For guidance regarding the best interpretation of “circumstances for which the debtor should not justly be held accountable,” Judge Jacobvitz acknowledged the meanings ascribed to the same language in Section 1221 (governing extensions of time to file a chapter 12 plan), Sections 1228(b)(1) and 1328(b)(1) (for granting hardship discharges), and Section 1188(b) (for extensions of time to hold a Subchapter V status conference).
On hardship discharges, Judge Jacobvitz said that the courts are split on whether the debtor must show “catastrophic circumstances” or whether the court may “conduct an equitable inquiry.” For extensions of time to file chapter 12 plans, he said that courts “do not extensively analyze why ‘circumstances for which the debtor should not justly be held accountable’ means ‘circumstances beyond the debtor’s control.’”

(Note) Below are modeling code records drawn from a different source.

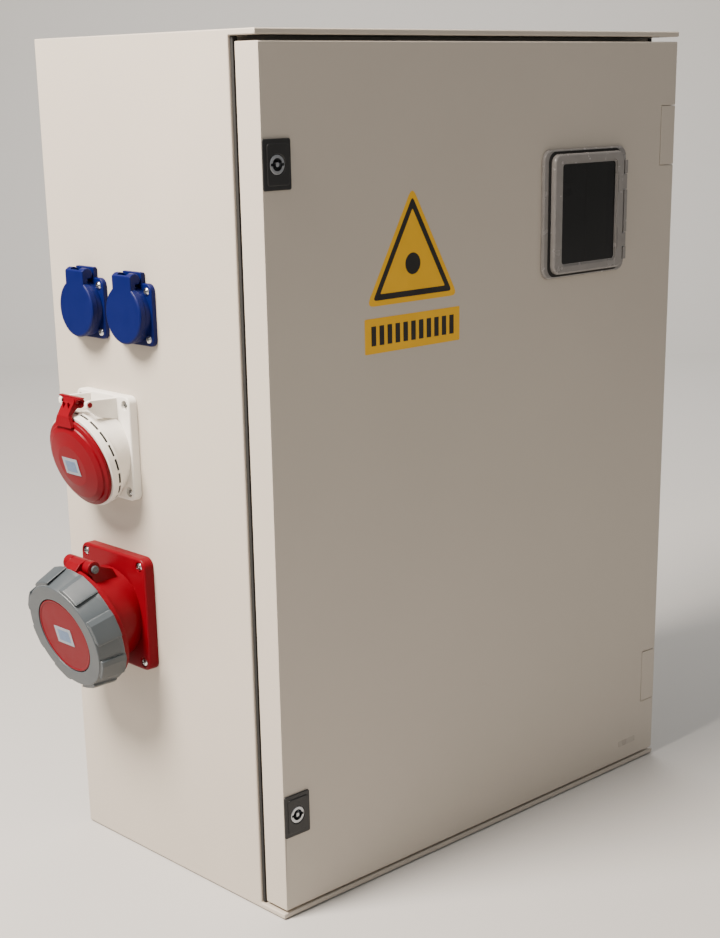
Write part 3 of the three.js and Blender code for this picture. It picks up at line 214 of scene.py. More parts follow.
def make_finishes(tones):
    """Every finish on the box, from the colours in the sidebar."""
    white = hex_colour("#ffffff")
    # Polyester powder coat, sprayed and baked: a soft satin with orange peel about 1 mm across.
    coat = surface("polyester_powder_coat", tones.coat, 0.42, 1.1, bump=0.16, depth=0.05,
                   mottle=0.02, rough_spread=0.03, coarse=120.0)
    # The coat gets a lighter tone near its edges and a darker one towards the bottom of the box.
    FINISHES["coat"] = darkened_low_down(edge_wear_and_highlight(coat, white, 0.35), hex_colour("#9a8f80"), 0.0, 0.25, 0.16)
    # Zinc-plated steel: grey metal with a soft uneven spangle.
    FINISHES["zinc"] = surface("zinc_plated_steel", hex_colour("#b9bcc0"), 0.34, 0.6, metallic=1.0,
                               bump=0.08, depth=0.02, mottle=0.08, rough_spread=0.1, coarse=9.0)
    # Stainless screws: bright and smooth, with a faint turned grain.
    FINISHES["stainless"] = surface("stainless_steel", hex_colour("#d7d8d8"), 0.22, 0.25,
                                    metallic=1.0, bump=0.05, depth=0.01, coarse=4.0)
    # Glass-filled nylon: matt black, with a spark-eroded grain of about 0.4 mm.
    FINISHES["black"] = edge_wear_and_highlight(surface("black_glass_filled_nylon", tones.black, 0.46, 0.4, bump=0.22,
                                     depth=0.04, rough_spread=0.06, coarse=20.0),
                             hex_colour("#4a4a4c"), 0.5)
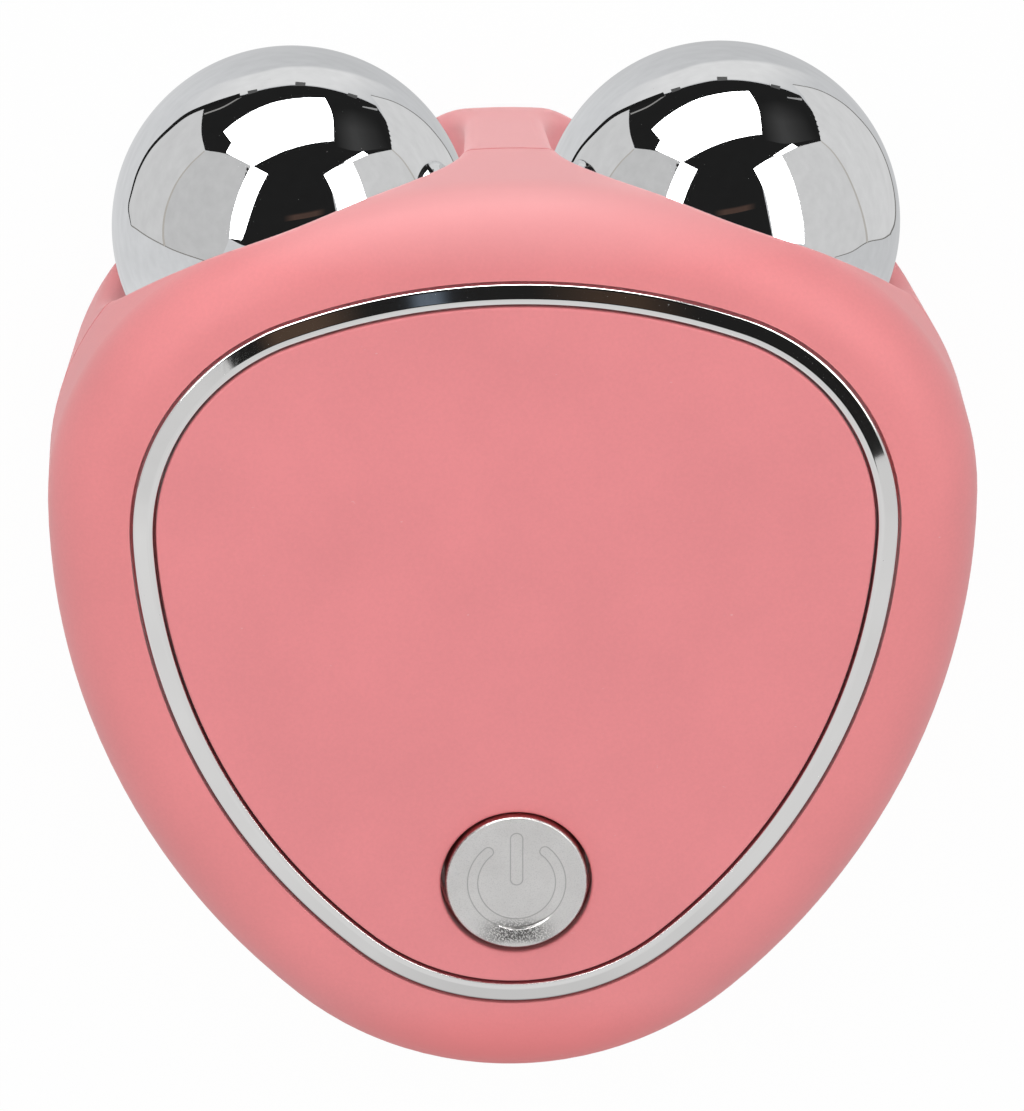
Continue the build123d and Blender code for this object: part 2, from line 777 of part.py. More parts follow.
for side, sign in (("left", -1), ("right", 1)):
    section = roller_section(sign)
    turning_axis = Axis(section.origin, section.x_dir)

    # hollow ball with a hub for its bush, turned in one profile
    mouth = -sqrt(ball_radius**2 - bush_radius**2)
    hub_root = -sqrt(inner_radius**2 - hub_radius**2)
    with BuildPart() as roller_ball:
        with BuildSketch(section):
            with BuildLine():
                ThreePointArc((mouth, bush_radius), (0, ball_radius), (ball_radius, 0))
                Line((ball_radius, 0), (inner_radius, 0))
                ThreePointArc((inner_radius, 0), (0, inner_radius), (hub_root, hub_radius))
                Polyline(
                    (hub_root, hub_radius),
                    (bush_back, hub_radius),
                    (bush_back, bush_radius),
                    (mouth, bush_radius),
                )
            make_face()
        revolve(axis=turning_axis)
    roller_ball.part.label = f"{side}_roller_ball"
    export_step(roller_ball.part, f"parts/{side}_roller_ball.step")

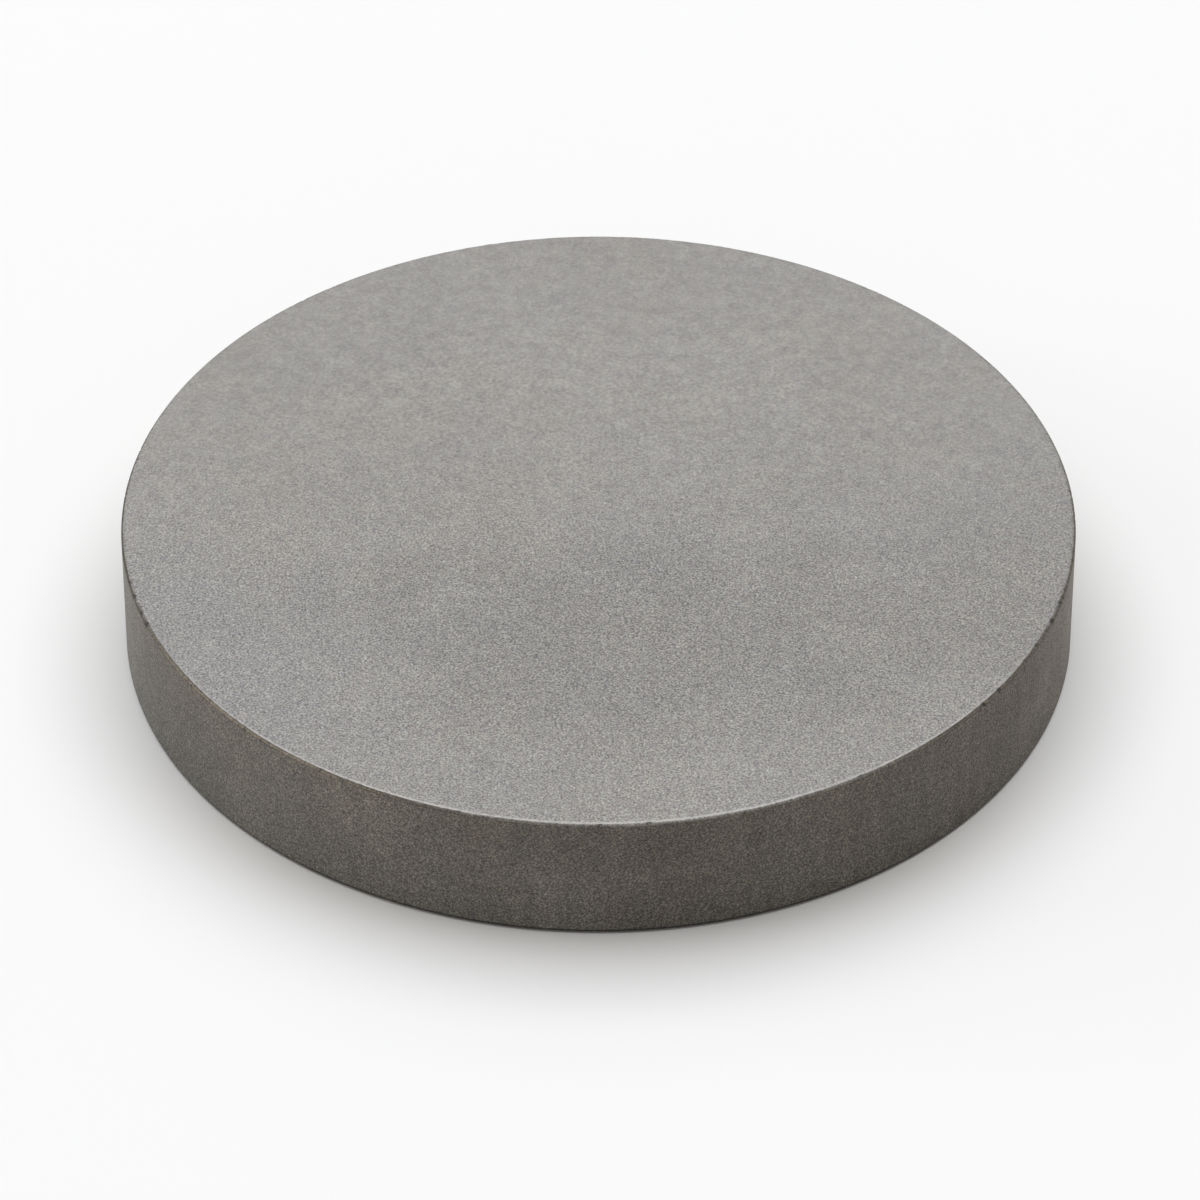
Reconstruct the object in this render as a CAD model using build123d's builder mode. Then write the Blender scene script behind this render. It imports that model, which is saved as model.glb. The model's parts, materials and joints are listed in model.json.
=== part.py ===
from build123d import *
import os

# Planar sputtering target: one solid disc of sintered metal, ground on both faces and round its rim.
# The disc lies face up on its bonding face. The origin is the centre of that face, and +Z is the disc's axis.
# All lengths are in millimetres.

# Driving dimensions
disc_diameter = 50.8
disc_thickness = 7.3
front_edge_break = 0.15
back_edge_break = 0.15

# The target: the blank is a plain cylinder, and both arrises of its rim are broken at 45 degrees,
# so that the front edge doesn't arc and the back edge seats in a cathode's recess.
with BuildPart() as target_disc:
    with BuildSketch(Plane.XY) as bonding_face:
        Circle(radius=disc_diameter / 2)
    extrude(amount=disc_thickness)
    rim_edges = target_disc.edges().filter_by(GeomType.CIRCLE).sort_by(Axis.Z)
    chamfer(rim_edges[-1], length=front_edge_break)
    chamfer(rim_edges[0], length=back_edge_break)

target_disc.part.label = "target_disc"

os.makedirs("parts", exist_ok=True)
export_step(target_disc.part, "parts/target_disc.step")
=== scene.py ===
import json
import math
import random

import bpy
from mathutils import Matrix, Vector
from mathutils.kdtree import KDTree


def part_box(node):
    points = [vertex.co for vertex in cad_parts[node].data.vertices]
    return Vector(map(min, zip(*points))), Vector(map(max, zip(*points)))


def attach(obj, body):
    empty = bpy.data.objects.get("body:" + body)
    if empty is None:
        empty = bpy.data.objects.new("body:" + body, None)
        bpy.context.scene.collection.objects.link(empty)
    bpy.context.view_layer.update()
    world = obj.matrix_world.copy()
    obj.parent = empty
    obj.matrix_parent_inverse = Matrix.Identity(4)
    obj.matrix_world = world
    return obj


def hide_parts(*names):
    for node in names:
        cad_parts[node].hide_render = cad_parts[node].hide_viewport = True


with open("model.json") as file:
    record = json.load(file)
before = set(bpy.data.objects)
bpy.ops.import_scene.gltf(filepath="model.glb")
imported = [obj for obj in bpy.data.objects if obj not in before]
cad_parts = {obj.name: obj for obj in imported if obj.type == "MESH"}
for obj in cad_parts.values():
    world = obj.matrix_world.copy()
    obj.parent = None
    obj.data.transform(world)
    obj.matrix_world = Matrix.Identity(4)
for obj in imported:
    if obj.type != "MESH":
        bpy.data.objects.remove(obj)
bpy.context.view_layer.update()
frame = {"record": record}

# Sizes in metres, worked out from the solid disc and its rim's straight length
NODE = "target_disc"
MILLIMETRE = 0.001
low_corner, high_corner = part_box(NODE)
radius = (high_corner.x - low_corner.x) / 2
thickness = high_corner.z - low_corner.z
rim_mount = next(m for m in frame["record"]["mounts"] if m["name"] == "rim")
edge_break = (thickness - rim_mount["dims"]["length_mm"] * MILLIMETRE) / 2

# The photograph's camera, with distances as shares of the disc's radius
VIEW_ELEVATION = math.radians(39.0)
VIEW_DISTANCE = 15.162 * radius
LENS_MM = 214.3
SENSOR_MM = 36.0
PHOTO_SIDE = 1200
AIM_PIXEL = (598.5, 621.2)


def deselect_all():
    """Leaves nothing selected, because an operator acts on all that is."""
    bpy.ops.object.select_all(action="DESELECT")


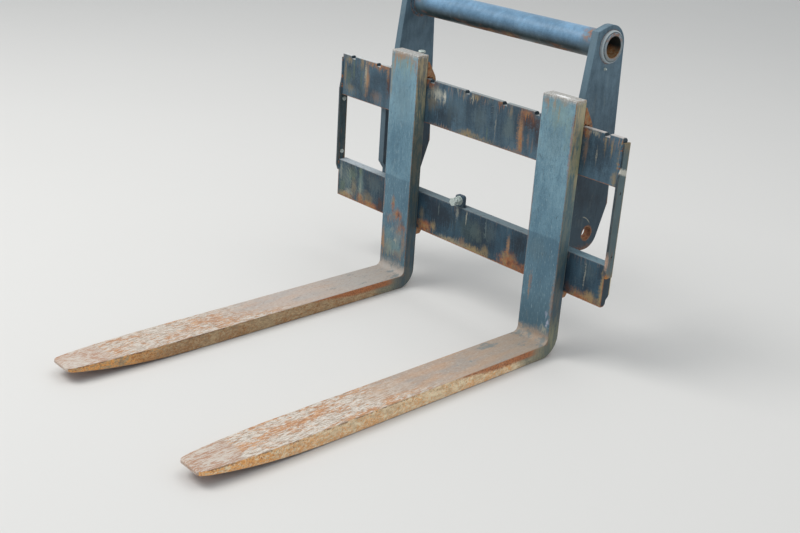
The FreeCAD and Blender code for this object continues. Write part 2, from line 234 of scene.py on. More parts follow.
class Surface(Graph):
    """One material, made in nodes from a piece's own coordinates in metres.

    Colours are tuples picked on screen, settings or fields."""

    def __init__(self, name):
        self.material = bpy.data.materials.new(name)
        super().__init__(self.material)
        self.place = self.node("ShaderNodeTexCoord", output="Object")
        self.x, self.y, self.z = self.split(self.place)
        normal = self.node("ShaderNodeNewGeometry", output="True Normal")
        self.facing_x, self.facing_y, self.facing_z = self.split(normal)

    def split(self, vector):
        return self.outputs(self.node("ShaderNodeSeparateXYZ", values={0: vector}), 0, 1, 2)

    def mix(self, share, under, over):
        return self.node("ShaderNodeMix", {"data_type": "RGBA"},
                         {0: share, 6: linear(under), 7: linear(over)}, output=2)

    def layers(self, colour, *pairs):
        """Lays pairs of a share and a colour over a colour, one after another."""
        for share, over in pairs:
            colour = self.mix(share, colour, over)
        return colour

    def ramp(self, value, *stops):
        """Colours between stops, each a position and a colour."""
        made = self.node("ShaderNodeValToRGB", values={0: value})
        elements = made.socket.node.color_ramp.elements
        while len(elements) < len(stops):
            elements.new(0.5)
        for element, (position, colour) in zip(elements, stops):
            element.position, element.color = position, (*linear(colour), 1.0)
        return made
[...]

Overall, though, Judge Jacobvitz said that he did “not find the caselaw interpreting the other Code provisions with the language ‘circumstances for which the debtor should not justly be held accountable’ to be conclusive in the context of§ 1189(b).”
Judge Jacobvitz therefore employed “the reasoning of
Pioneer to conclude that § 1189(b) requires the Court to conduct an equitable inquiry” and found “Trepetin
persuasive in its conclusion that courts may balance subchapter V goals in considering whether to grant an extension of time to file a subchapter V plan.”
Furthermore, Judge Jacobvitz said that “the term ‘justly,’ as used in § 1189(b), allows the Court to take into account all relevant circumstances surrounding the debtor’s need for an extension of time to file a plan and to balance the interests of the affected parties,” including the “overarching goals of subchapter V.” Specifically, he said that circumstances to betaken into consideration include:
whether the need for the extension is within the debtor’s reasonable control and may include such things as the danger of prejudice by granting or refusing to grant the extension, the length of the extension, the debtor’s good faith, the debtor’s progress in formulating a meaningful plan, and the views of creditors as a whole and the subchapter V trustee.
Finally, Judge Jacobvitz noted that Subchapter V’s lack of a deadline for confirming a plan “is consistent with the court having discretion elsewhere over the confirmation process.”
Taking into account “all relevant circumstances” and “balancing the best interests of affected parties,” Judge Jacobvitz granted a one-month extension for filing a plan. However, he said the court would be “disinclined to grant any further extensions.”